Ceph clients store data in pools. When you create pools, you are creating an I/O interface for clients to store data.

From the perspective of a Ceph client, that is, block device, gateway, and the rest, interacting with the Ceph storage cluster is remarkably simple:

  • Create a cluster handle.
  • Connect the cluster handle to the cluster.
  • Create an I/O context for reading and writing objects and their extended attributes.

Creating a cluster handle and connecting to the cluster

To connect to the Ceph storage cluster, the Ceph client needs the following details:

  • The cluster name (which Ceph by default) - not using usually because it sounds ambiguous.
  • An initial monitor address.

Ceph clients usually retrieve these parameters using the default path for the Ceph configuration file and then read it from the file, but a user might also specify the parameters on the command line too. The Ceph client also provides a user name and secret key, authentication is on by default. Then, the client contacts the Ceph monitor cluster and retrieves a recent copy of the cluster map, including its monitors, OSDs and pools.

Create Handle

Creating a pool I/O context

To read and write data, the Ceph client creates an I/O context to a specific pool in the Ceph storage cluster. If the specified user has permissions for the pool, the Ceph client can read from and write to the specified pool.

I/O Context

Ceph’s architecture enables the storage cluster to provide this remarkably simple interface to Ceph clients so that clients might select one of the sophisticated storage strategies you define simply by specifying a pool name and creating an I/O context. Storage strategies are invisible to the Ceph client in all but capacity and performance. Similarly, the complexities of Ceph clients, such as mapping objects into a block device representation or providing an S3/Swift RESTful service, are invisible to the Ceph storage cluster.

A pool provides you with resilience, placement groups, CRUSH rules, and quotas.

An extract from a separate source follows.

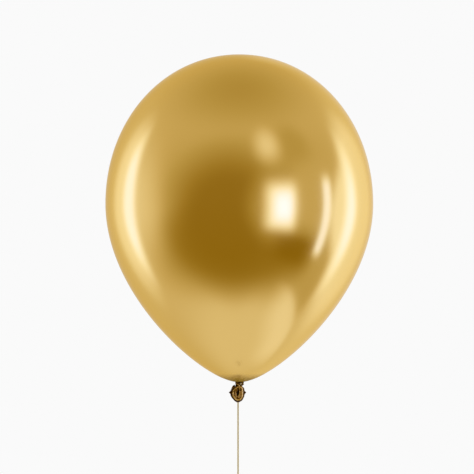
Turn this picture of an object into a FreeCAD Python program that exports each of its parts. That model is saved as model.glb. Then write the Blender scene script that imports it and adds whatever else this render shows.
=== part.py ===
import FreeCAD, Part
import math
import os

from FreeCAD import Matrix, Rotation, Vector

# Latex balloon on a string, in millimetres.
# The origin is where the neck leaves the envelope, +Z runs up the balloon's axis,
# and -Y is the side that the open mouth of the tied-off tail faces.

# Inflated envelope
ENVELOPE_RADIUS = 140.0
EQUATOR_HEIGHT = 186.0
CROWN_HEIGHT = 342.0
CROWN_FLATNESS = 80.0        # how far out the crown's curve stays level
SHOULDER_RISE = 87.0         # how far above the equator the side stays upright
FLANK_DROP = 98.0            # how far below the equator the side stays upright
FOOT_REACH = 35.5            # how far out the underside stays level
WALL = 0.3
NECK_HOLE_RADIUS = 3.2

# Gathered neck, below the envelope
WAIST_RADIUS = 2.2
WAIST_TOP = -0.5
NECK_END = -4.4

# String
STRING_RADIUS = 0.8
HITCH_TURNS = 2
HITCH_TOP_TURN = -1.1
HITCH_TURN_PITCH = 1.5       # a little under one diameter, so that the turns bed together
HITCH_RING_RADIUS = WAIST_RADIUS + STRING_RADIUS
HITCH_TAG_LENGTH = 3.3

# Overhand knot in the neck, a core with one strand wrapped over it
KNOT_CENTRE = Vector(0, 0, -6.8)
KNOT_CORE_RADIUS = 2.6
KNOT_WRAP_RADIUS = 2.7
KNOT_STRAND_RADIUS = 1.2
KNOT_WRAP_RISE = 1.0
KNOT_WRAP_TILT = 20.0

# Tail, below the knot: an egg-shaped sleeve whose mouth faces -Y
TAIL_CENTRE = Vector(-1.0, -1.8, -12.3)
TAIL_HALF_SIZE = Vector(7.9, 3.8, 9.2)
TAIL_MOUTH_Y = -4.6
TAIL_RECESS_HALF_SIZE = Vector(4.0, 2.8, 5.0)
TAIL_STUB_RADIUS = 1.9
TAIL_GAP = 0.1               # between the knot's core and the stub that bends on it
TAIL_KNOT_CLEARANCE = 4.3    # radius kept free for the knot's wrap
TAIL_SLOT_HALF_WIDTH = 4.3
EAR_HEIGHT = -11.4
EAR_LENGTH = 3.2
EAR_BASE_RADIUS = 1.6
EAR_TIP_RADIUS = 0.4
LIP_CENTRE = Vector(-1.0, -5.4, -12.1)
LIP_HALF_WIDTH = 4.7
LIP_HALF_HEIGHT = 6.35
LIP_BEAD_RADIUS = 1.0

# Swinging string: a hitch knot at the back and a little to the left, a straight run and a finger loop
HITCH_KNOT_CENTRE = Vector(-1.3, 5.6, -2.0)
HITCH_KNOT_RADIUS = 1.7
SWING_GAP = 0.1
LOOP_KNOT_CENTRE = Vector(-1.3, 5.6, -118.0)
LOOP_KNOT_RADIUS = 2.3
LOOP_ROUTE = [
    Vector(-2.5, 5.6, -120.2),
    Vector(-7.7, 5.6, -129.6),
    Vector(-12.9, 5.6, -141.0),
    Vector(-10.9, 5.6, -152.4),
    Vector(-0.9, 5.6, -157.0),
    Vector(8.9, 5.6, -151.6),
    Vector(9.9, 5.6, -140.4),
    Vector(4.9, 5.6, -129.2),
    Vector(-0.1, 5.6, -120.2),
]
ARC_SHARE = 0.45             # how much of the shorter run beside a route's point its arc takes
LOOP_TAG_LENGTH = 7.0

X_AXIS = Vector(1, 0, 0)
Y_AXIS = Vector(0, 1, 0)
Z_AXIS = Vector(0, 0, 1)
ORIGIN = Vector(0, 0, 0)


def save(name, shape):
    """Write one node, after checking that it is a single valid solid."""
    if len(shape.Solids) != 1 or not shape.isValid():
        raise ValueError(f"{name} is not one valid solid")
    solid = shape.Solids[0]
    solid.exportStep(f"parts/{name}.step")
    print(f"{name}: {solid.Volume:.1f} mm3")


def offset_polygon(poles, distance):
    """Move each leg of an outline's control polygon sideways, to its inner side."""
    legs = [(end - start).normalize() for start, end in zip(poles, poles[1:])]
    normals = [Vector(leg.z, 0, -leg.x) for leg in legs]
    moved = [poles[0] + normals[0] * distance]
    for pole, before, after in zip(poles[1:], normals, normals[1:]):
        shared = (before + after) * (distance / (1 + before.dot(after)))
        moved.append(pole + shared)
    moved.append(poles[-1] + normals[-1] * distance)
    return moved


def bezier(poles):
    curve = Part.BezierCurve()
    curve.setPoles(poles)
    return curve.toShape()


def line(start, end):
    return Part.LineSegment(start, end).toShape()


def revolve(edges):
    """Turn a closed outline in the XZ plane about the Z axis."""
    face = Part.Face(Part.Wire(edges))
    return face.revolve(ORIGIN, Z_AXIS, 360)


def ellipsoid(centre, half_size):
    """A sphere stretched to three half sizes."""
    stretch = Matrix()
    stretch.scale(half_size)
    shape = Part.makeSphere(1.0).transformGeometry(stretch)
    shape.translate(centre)
    return shape


def rod(start, direction, length, radius=STRING_RADIUS):
    return Part.makeCylinder(radius, length, start, direction)


def tube(wire, start, direction, radius=STRING_RADIUS):
    """Sweep a round section along a wire of tangent lines and arcs."""
    section = Part.Wire(Part.makeCircle(radius, start, direction))
    return wire.makePipeShell([section], True, True)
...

  • Resilience: You can set how many OSD are allowed to fail without losing data. For replicated pools, it is the desired number of copies or replicas of an object. A typical configuration stores an object and one additional copy, that is, size = 2, but you can determine the number of copies or replicas. For erasure coded pools, it is the number of coding chunks, that is m=2 in the erasure code profile.
  • Placement Groups: You can set the number of placement groups for the pool. A typical configuration uses approximately 50-100 placement groups per OSD to provide optimal balancing without using up too many computing resources. When setting up multiple pools, be careful to ensure you set a reasonable number of placement groups for both the pool and the cluster as a whole.
  • CRUSH Rules: When you store data in a pool, a CRUSH rule mapped to the pool enables CRUSH to identify the rule for the placement of each object and its replicas, or chunks for erasure coded pools, in your cluster. You can create a custom CRUSH rule for your pool.
  • Quotas: When you set quotas on a pool with ceph osd pool set-quota command, you might limit the maximum number of objects or the maximum number of bytes stored in the specified pool.